Joseph M. Morrison's revision of Lanman's Biographical Annals (New York, 1887) was the final directory of congressional biography to be prepared and published privately. In 1903 Congress authorized the publication of A Biographical Congressional Directory, 1774 to 1903. Compiled under the direction of O. M. Enyart, this was the first volume prepared by congressional staff who drew on the Lanman and Poore editions as well as biographical information printed in the Congressional Directory since the 40th United States Congress (1867). The most thorough and systematic revision of biographical entries attempted prior to the Bicentennial Edition (1989) was conducted in preparation for the Biographical Directory of the American Congress, 1774–1927. Ansel Wold, chief clerk of the Joint Committee on Printing, directed the compilation of this volume published in 1928.

The 1920s survey yielded more detailed and consistent biographies than those in the nineteenth-century editions or in the earlier volumes compiled by congressional staff, but its frequent reliance on family legends and personal recollections introduced dubious information. Although Congress authorized updates that were published in 1949–50, 1961, and 1971, the entries from the 1928 edition remained virtually intact in the three subsequent editions. The creation of the Senate Historical Office in 1975 and the Office for the Bicentennial in the United States House of Representatives in 1983 provided the first opportunity for professional historians to revise and update the Biographical Directory. Earlier editions of the Biographical Directory and their nineteenth century predecessors offered little information on congressional careers other than terms of service. The bicentennial edition (1989) provided a more complete record of the individual members' years in office. A 1996 edition was published by Congressional Quarterly, but did not achieve wide circulation because of its much higher price. Congress issued an updated print edition in 2005.

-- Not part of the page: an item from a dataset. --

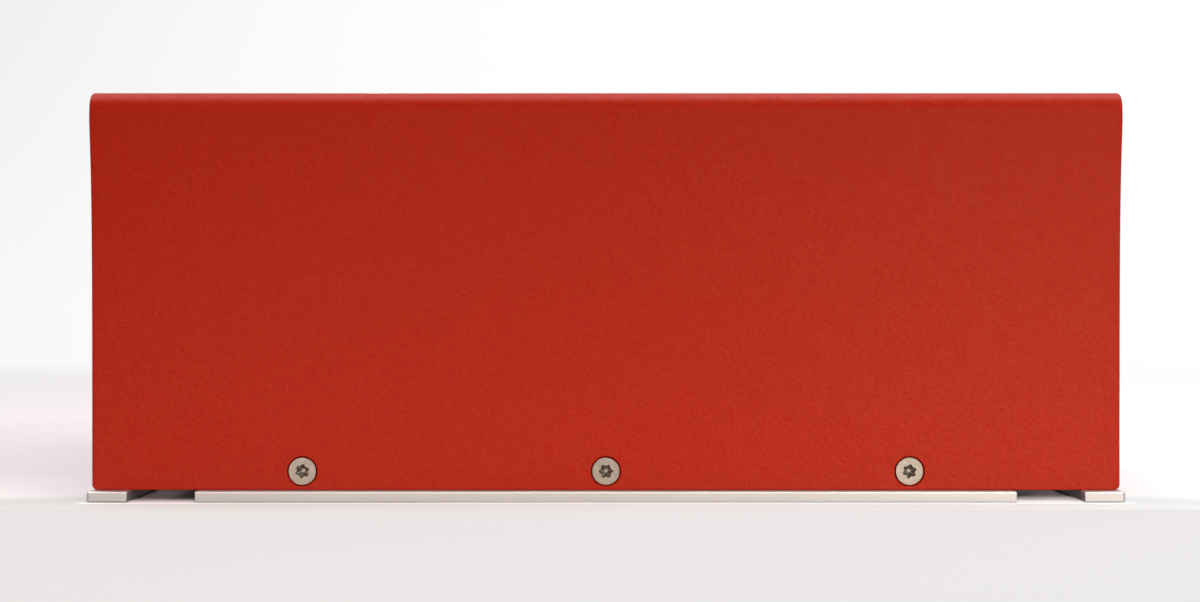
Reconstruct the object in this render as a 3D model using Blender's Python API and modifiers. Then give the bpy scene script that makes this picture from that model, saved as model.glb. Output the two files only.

The development and growing use of the Internet in the 1990s led to the creation of websites for the House of Representatives and the Senate. Ray Strong, House Historian and Assistant to the Clerk of the House, advocated publication of the entries from the Biographical Directory on the Internet. Through the efforts of Joe Carmel, Cindy S. Leach, and Gary Hahn of Legislative Computer Systems under the Clerk of the House, and Cheri Allen of the Office of the Secretary of the Senate, the entries of the Biographical Directory became available online during the week of November 9, 1998, at under the auspices of the House Legislative Resource Center and the Historian of the Senate. Internet technology offered the capability to update the Biographical Directory on a daily basis. Besides the biographies, the online database includes extensive bibliographies and a guide to all available research collections for Senate and House entries. The project was the first SGML/XML project for the House and Senate and paved the way for the drafting of legislation in XML in both chambers.

The publicly available online directory has benefited from updated information provided to the House Office of the Historian and the Senate Historical Office from scholars, librarians, genealogists, and family members. Senate entries are accompanied by an image of the Senator, when available. Online House entries include images for Members and Speakers with official oil portraits and members since the 109th United States Congress (2005). The records are maintained by staff in the House Office of the Historian and the Senate Office of the Historian.